Chemicals found in detergents, shampoos can cause birth defects: Study
The study found that the chemicals, known as quaternary ammonium compounds or “quats”, can lead to birth defects of the brain, spine or spinal cord.
New York: A new study has revealed that parents’ who are exposed to chemicals found in detergents, shampoos and conditioners may be associated with birth defects in children.
The study was conducted on both mice and rats and found that the chemicals, known as quaternary ammonium compounds or “quats”, can lead to birth defects of the brain, spine or spinal cord.

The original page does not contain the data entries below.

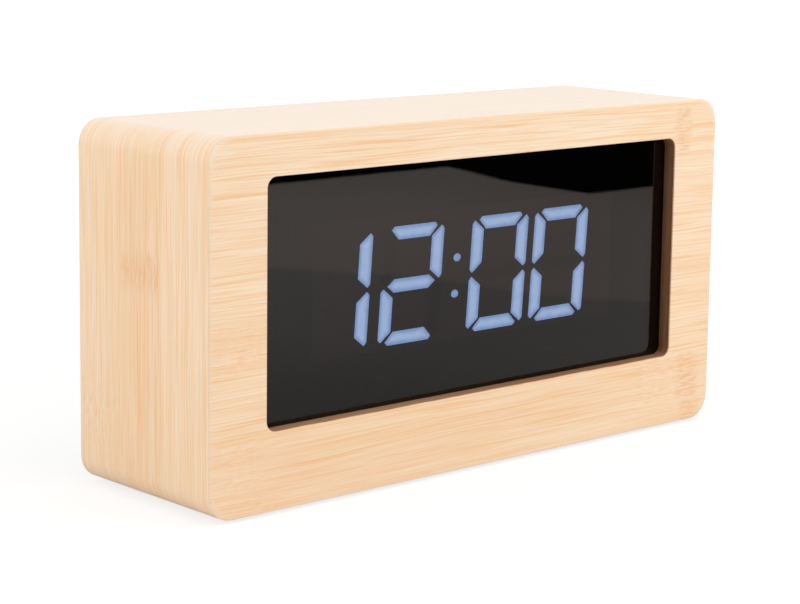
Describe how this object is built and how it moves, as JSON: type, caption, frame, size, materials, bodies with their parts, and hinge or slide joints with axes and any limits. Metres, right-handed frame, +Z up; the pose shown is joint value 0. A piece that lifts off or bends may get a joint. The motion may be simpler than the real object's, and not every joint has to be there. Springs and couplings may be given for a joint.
{
  "type": "led table clock",
  "caption": "Box-shaped table clock: veneered board case, smoked lens over lit seven-segment digits, rear cover with push buttons, slide switch, power inlet and hinged battery door.",
  "frame": {"origin": "middle of the base, under the feet, on the surface that the clock stands on", "axes": "+X along the front to the right as seen from the front, +Y from the front to the back, +Z up"},
  "size_m": [0.25, 0.075, 0.1292],
  "materials": {
    "bamboo_veneer": "satin bamboo veneer",
    "fibreboard": "raw fibreboard edge",
    "softwood": "planed",
    "foot_rubber": "matte",
    "smoked_acrylic": "smoked, glossy, see-through",
    "adhesive_tape": "foam tape",
    "black_plastic": "moulded",
    "reflector_plastic": "moulded, dark grey face",
    "lit_resin": "diffusing resin, lit",
    "unlit_resin": "diffusing resin, unlit",
    "circuit_laminate": "green solder mask",
    "led_resin": "moulded",
    "chip_resin": "moulded",
    "tinned_metal": "tinned",
    "contact_metal": "nickel plated",
    "screw_steel": "blackened",
    "capacitor_can": "sleeved",
    "sounder_plastic": "moulded",
    "header_plastic": "moulded",
    "ribbon_insulation": "flat cable",
    "switch_plastic": "moulded",
    "plunger_plastic": "moulded",
    "button_plastic": "moulded, pale raised symbols",
    "knob_plastic": "moulded",
    "cover_plastic": "fine moulded texture",
    "door_plastic": "fine moulded texture",
    "cell_jacket": "plain sleeve",
    "red_insulation": "wire insulation",
    "black_insulation": "wire insulation"
  },
  "bodies": {
    "case": {"board_screws": "screw_steel", "bottom_board": "fibreboard", "bracket_screws": "screw_steel", "bracket_tape": "adhesive_tape", "capacitor": "capacitor_can", "cell_1": "cell_jacket", "cell_2": "cell_jacket", "cell_3": "cell_jacket", "chip_parts": "chip_resin", "controller_legs": "tinned_metal", "corner_blocks": "softwood", "crystal": "tinned_metal", "display_board": "circuit_laminate", "display_bracket": "black_plastic", "display_reflector": "reflector_plastic", "driver_chip": "chip_resin", "driver_legs": "tinned_metal", "feet": "foot_rubber", "front_panel": "fibreboard", "front_veneer": "bamboo_veneer", "inlet_insulator": "black_plastic", "inlet_shell": "tinned_metal", "lead_negative": "black_insulation", "lead_positive": "red_insulation", "led_chips": "led_resin", "left_board": "fibreboard", "lens": "smoked_acrylic", "lens_tape": "adhesive_tape", "lit_segments": "lit_resin", "main_board": "circuit_laminate", "microcontroller": "chip_resin", "plate_contacts": "contact_metal", "rear_cover": "cover_plastic", "rear_screws": "screw_steel", "ribbon_cable": "ribbon_insulation", "ribbon_headers": "header_plastic", "right_board": "fibreboard", "slide_switch_body": "switch_plastic", "sounder": "sounder_plastic", "spring_contacts": "contact_metal", "tact_switches": "switch_plastic", "top_board": "fibreboard", "unlit_segments": "unlit_resin", "wrap_veneer": "bamboo_veneer"},
    "switch_knob": {"slide_switch_knob": "knob_plastic"},
    "battery_door_body": {"battery_door": "door_plastic"},
    "clock_button": {"button_clock": "button_plastic", "plunger_clock": "plunger_plastic"},
    "alarm_button": {"button_alarm": "button_plastic", "plunger_alarm": "plunger_plastic"},
    "up_button": {"button_up": "button_plastic", "plunger_up": "plunger_plastic"},
    "down_button": {"button_down": "button_plastic", "plunger_down": "plunger_plastic"}
  },
  "joints": [
    {"name": "clock_press", "type": "slide", "parent": "case", "child": "clock_button", "axis": [0, -1, 0], "range_m": [0, 0.0005], "stiffness_N_per_m": 1500},
    {"name": "alarm_press", "type": "slide", "parent": "case", "child": "alarm_button", "axis": [0, -1, 0], "range_m": [0, 0.0005], "stiffness_N_per_m": 1500},
    {"name": "up_press", "type": "slide", "parent": "case", "child": "up_button", "axis": [0, -1, 0], "range_m": [0, 0.0005], "stiffness_N_per_m": 1500},
    {"name": "down_press", "type": "slide", "parent": "case", "child": "down_button", "axis": [0, -1, 0], "range_m": [0, 0.0005], "stiffness_N_per_m": 1500},
    {"name": "alarm_switch_slide", "type": "slide", "parent": "case", "child": "switch_knob", "axis": [1, 0, 0], "range_m": [0, 0.002]},
    {"name": "battery_door_hinge", "type": "hinge", "parent": "case", "child": "battery_door_body", "pos_m": [0.06185, 0.0343, 0.04765], "axis": [-1, 0, 0], "range_deg": [0, 95]}
  ]
}
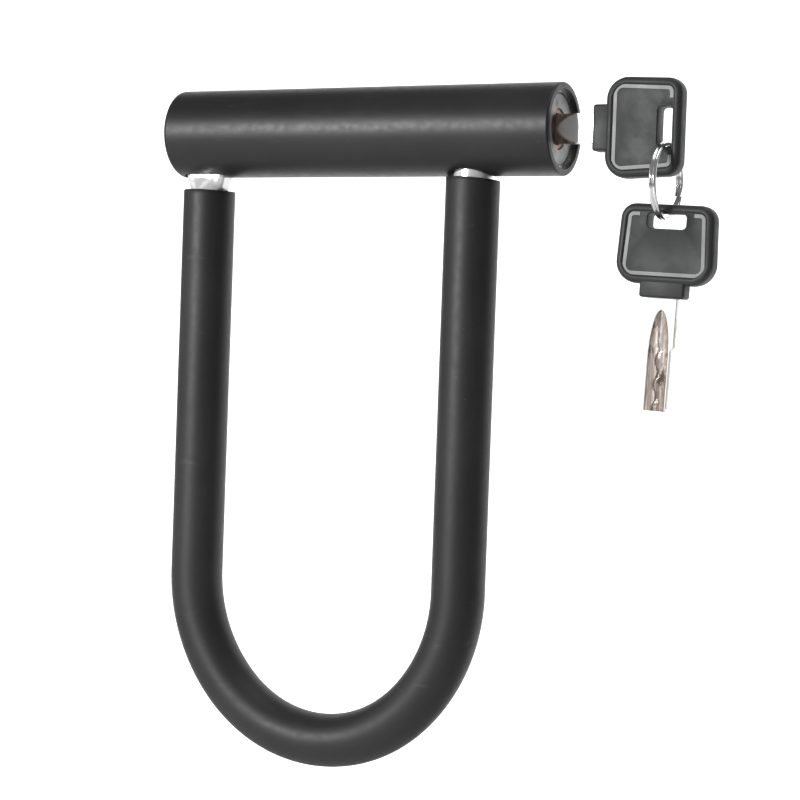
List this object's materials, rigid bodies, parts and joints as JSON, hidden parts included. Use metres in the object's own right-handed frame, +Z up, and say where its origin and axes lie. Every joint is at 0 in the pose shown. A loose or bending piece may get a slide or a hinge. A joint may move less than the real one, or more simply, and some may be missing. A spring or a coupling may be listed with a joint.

Terry Hrubec, Associate Professor at the Edward Via College of Osteopathic Medicine (VCOM) in Virginia, US said, “These chemicals are regularly used in the home, hospitals, public spaces and swimming pools.”
Hrubec added,“Birth defects were seen when both males and females were exposed, as well as when only one parent was exposed.”
For the study, the team investigated the effect of two commonly used quats - alkyl dimethyl benzyl ammonium chloride and didecyl dimethyl ammonium chloride.
These are often listed on ingredient lists as ADBAC and DDAC respectively, and are valued for their antimicrobial and antistatic properties, as well as their ability to lower surface tension.
These are used as common ingredients in cleaners and disinfectants, hand wipes, food preservatives, swimming pool treatments, laundry products, shampoos, conditioners, eye drops and other personal care products.
Exposure to these chemicals also resulted in birth defects same as the defects as found in humans—spina bifida and anencephaly.
In addition, mice and rats did not even need to be dosed with the chemicals to see the effect, but simply using quat-based cleaners in the same room as the mice was enough to cause birth defects.
Hrubec noted,“We also observed increased birth defects in rodents for two generations after stopping exposure.”
Researchers said, the study was conducted on mice and rats, but these chemicals may be toxic to humans as well.
The study is detailed in the journal Birth Defects Research.